Activity 6: The Paisley Snail – Discussion
Since this activity is a discussion, marking is not required. You may, however, choose to grant participation marks to students for their contribution to the discussion.
Answer Key: Discussion Questions: The Paisley Snail
Why has the concept of “neighbour” following Donoghue vs. Stevenson changed the law of negligence so much?
By broadening the concept of “neighbour” to include people whom we should have in mind when we start an activity, the number of potential plaintiff and the number and types of potentially harmful activities expand enormously. For example, we can all imagine doing financial harm to someone across the country simply imaging that the physical harm we do to one person’s property may have a severe financial effect on another person.

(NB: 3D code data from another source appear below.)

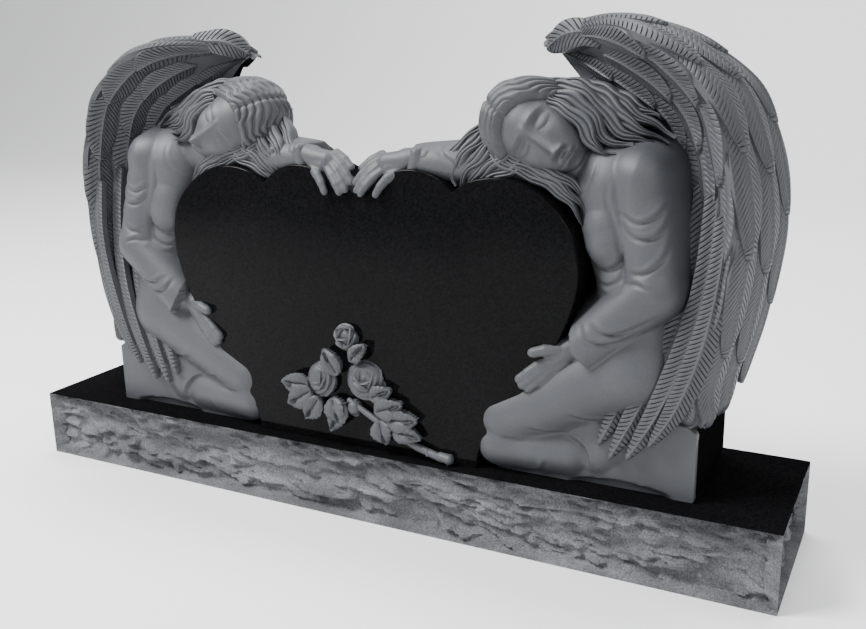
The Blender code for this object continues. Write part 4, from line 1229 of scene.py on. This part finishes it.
# The floor is plain pale paper that sweeps up behind the stone, under soft studio boxes. The camera
# stands at the photograph's angle, at about the height of the wings.
floor_size = 12.0
sweep_start = 4.2
sweep_radius = 3.0
bm = bmesh.new()
bmesh.ops.create_grid(bm, x_segments=8, y_segments=160, size=floor_size)
for v in bm.verts:
    past = v.co.y - sweep_start
    if past > 0:
        turn = min(past / sweep_radius, 0.5 * math.pi)
        v.co.y = sweep_start + sweep_radius * math.sin(turn)
        v.co.z = sweep_radius * (1 - math.cos(turn)) + max(0.0, past - 0.5 * math.pi * sweep_radius)
floor_mesh = bpy.data.meshes.new("floor")
bm.to_mesh(floor_mesh)
bm.free()
floor = bpy.data.objects.new("floor", floor_mesh)
bpy.context.scene.collection.objects.link(floor)
paper = bpy.data.materials.new("pale_floor")
paper.use_nodes = True
paper.node_tree.nodes["Principled BSDF"].inputs["Base Color"].default_value = (0.86, 0.86, 0.86, 1.0)
paper.node_tree.nodes["Principled BSDF"].inputs["Roughness"].default_value = 0.9
floor_mesh.materials.append(paper)

world = bpy.data.worlds.new("studio")
bpy.context.scene.world = world
world.use_nodes = True
world.node_tree.nodes["Background"].inputs["Color"].default_value = (0.96, 0.97, 1.0, 1.0)
world.node_tree.nodes["Background"].inputs["Strength"].default_value = 0.74


def softbox(name, place, aim, size, power):
    """A square studio light, turned to what it lights."""
    light = bpy.data.lights.new(name, "AREA")
    light.shape = "RECTANGLE"
    light.size, light.size_y = size
    light.energy = power
    lamp = bpy.data.objects.new(name, light)
    bpy.context.scene.collection.objects.link(lamp)
    lamp.location = place
    lamp.rotation_euler = (Vector(aim) - Vector(place)).to_track_quat("-Z", "Y").to_euler()


softbox("key", (-1.9, -1.7, 3.4), (0.0, 0.0, 0.4), (1.6, 1.6), 345.0)
softbox("fill", (2.8, -2.4, 2.4), (0.0, 0.0, 0.4), (2.2, 2.2), 60.0)
softbox("backdrop_wash", (0.0, 1.6, 5.5), (0.0, 4.2, 0.0), (4.0, 2.0), 420.0)

camera_place = (0.925, -1.570, 0.848)
camera_turn = math.radians(27.629)
camera_dip = math.radians(15.175)
camera_roll = math.radians(-1.141)
focal_pixels = 992.25
image_width = 866
camera = bpy.data.cameras.new("photo")
camera.sensor_width = 36.0
camera.lens = focal_pixels / image_width * camera.sensor_width
view = bpy.data.objects.new("photo", camera)
bpy.context.scene.collection.objects.link(view)
view.location = camera_place
back = Vector((math.sin(camera_turn) * math.cos(camera_dip), -math.cos(camera_turn) * math.cos(camera_dip),
               math.sin(camera_dip)))
right = Vector((math.cos(camera_turn), math.sin(camera_turn), 0.0))
up = back.cross(right)
right, up = (right * math.cos(camera_roll) + up * math.sin(camera_roll),
             up * math.cos(camera_roll) - right * math.sin(camera_roll))
view.rotation_euler = Matrix((right, up, back)).transposed().to_euler()
bpy.context.scene.camera = view
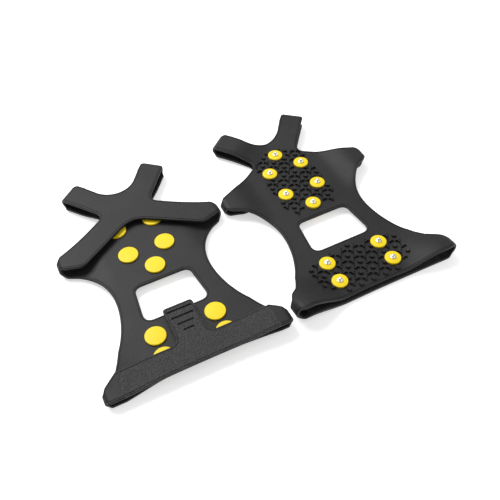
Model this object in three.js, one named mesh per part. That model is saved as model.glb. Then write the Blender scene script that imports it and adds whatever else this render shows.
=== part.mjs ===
// A pair of pull-on ice cleats for shoes, lying side by side: the left one with its inner face up, the right one
// turned over with its studs up. Each cleat is a rubber sole web with an X-shaped instep star over the toes and a
// strap behind the heel, joined at its edges by six folded loops, and ten yellow buttons that grip steel pins.
// Millimetres. X runs across the pair, Y points to the toes, Z is up from the ground.
import * as THREE from "three";

const CURVE_STEPS = 6; // straight steps on each curve of an outline
const GAP = 0.3; // clearance between rubber pieces that meet
const SHEET = 2.2; // thickness of the rubber

// Where the pair lies
const CLEAT_SPACING = 130;
const TOE_IN = THREE.MathUtils.degToRad(0.3); // each cleat turns its toes in by this

// Studs: a button has a broad inner disc, a neck through the rubber and a smaller outer disc
const BALL_STUDS = [[0, 134.7], [-14.1, 117.4], [14.1, 117.4], [-14, 91.2], [14, 91.2], [0, 73.7]];
const HEEL_STUDS = [[-21.4, 17.4], [21.4, 17.4], [-21.9, 0], [21.9, 0]];
const STUDS = [...BALL_STUDS, ...HEEL_STUDS];
const STUD_GAP = 0.1;
const BUTTON_SIDES = 14;
const INNER_DISC_R = 7.25;
const INNER_DISC = 1.3;
const OUTER_DISC_R = 5.9;
const OUTER_DISC = 1.5;
const NECK_R = 3.5;
const PIN_SIDES = 8;
const PIN_R = 1.5;
const PIN_TIP_R = 1;
const PIN_LENGTH = 4.5; // how far a pin stands below the rubber
const PIN_TAPER = 0.6;
const COLLAR_R = 2.6;
const COLLAR = 0.75;
const SOCKET = 1.5; // how far a pin reaches up into its button
const NECK_HOLE_R = NECK_R + GAP;

// Plan of the rubber, for the side with x > 0
const NOTCH_Y = 151.5; // front edge on the centre line
const HEEL_EDGE_Y = -12.8; // on the centre line
const HEEL_CORNER_Y = -15.8;
const STRAP_EDGE_Y = -15.7; // on the centre line
const STRAP_CORNER_Y = -16.7;
const STRAP_FRONT_Y = 2.8;
const TAB_HALF = 10.75;
const TAB_TOP_Y = 32.5;
const STAR_APEX_Y = 118.5; // rear edge of the star on the centre line
const WAIST = [35.8, 58];
const WINDOW = { low: 30.3, high: 60.5, lowHalf: 23, highHalf: 21, corner: 6 };
const TOE_ARM = { angle: THREE.MathUtils.degToRad(50), end: [36.4, 170.8], half: 9.4, loop: 12 };
const SIDE_JOIN_X = 53;
const SIDE_END_X = 63.2; // outermost point of the side loops
const SIDE_FRONT_Y = 111.9;
const SIDE_REAR_Y = 91.3; // rear edge of the sole's side arm, where it joins its loop
const STAR_REAR_Y = 94.8; // rear edge of the star's side arm, where it joins its loop
const HEEL_JOIN_X = 54;
const HEEL_END_X = 64.3; // outermost point of the heel loops
const HEEL_FRONT_Y = 5.6;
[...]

Do you have to have a contract or some other special relationship with someone to sue them for negligence under the law of tort?
You do not need a contract. That issue was settled once and for all in Donoghue vs. Stevenson. The only relationship that is necessary is that of being a neighbor as described by Lord Atkin.

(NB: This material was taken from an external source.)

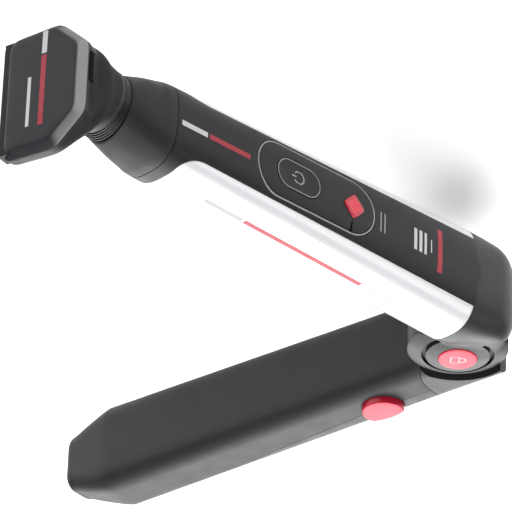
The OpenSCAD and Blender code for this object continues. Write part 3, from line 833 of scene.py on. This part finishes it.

What is the difference between “pure economic loss” and a loss resulting from personal injury or property damage? After all, both types of loss are compensated for in terms of money.
A pure economic loss is a financial loss or a reduction in the value of his property suffered by a plaintiff but not incurred as a result of personal injury to him or physical damage done to his property. Some examples are:
- An investor relies upon the negligent advice of a financial adviser, invests in the stock market and loses money when the company he invested in goes bankrupt.
- A railway which uses but does not own a bridge is put on additional expense to reroute traffic when the bridge is damaged and temporarily put out of service by the negligence of a tug-boat operator.
- A company loses business (and therefore money) when it is forced to repair defective equipment during the busiest part of the year. The manufacturer knew the equipment was defective a long time before the plaintiff found out and the manufacturer was negligent in not warning the equipment user.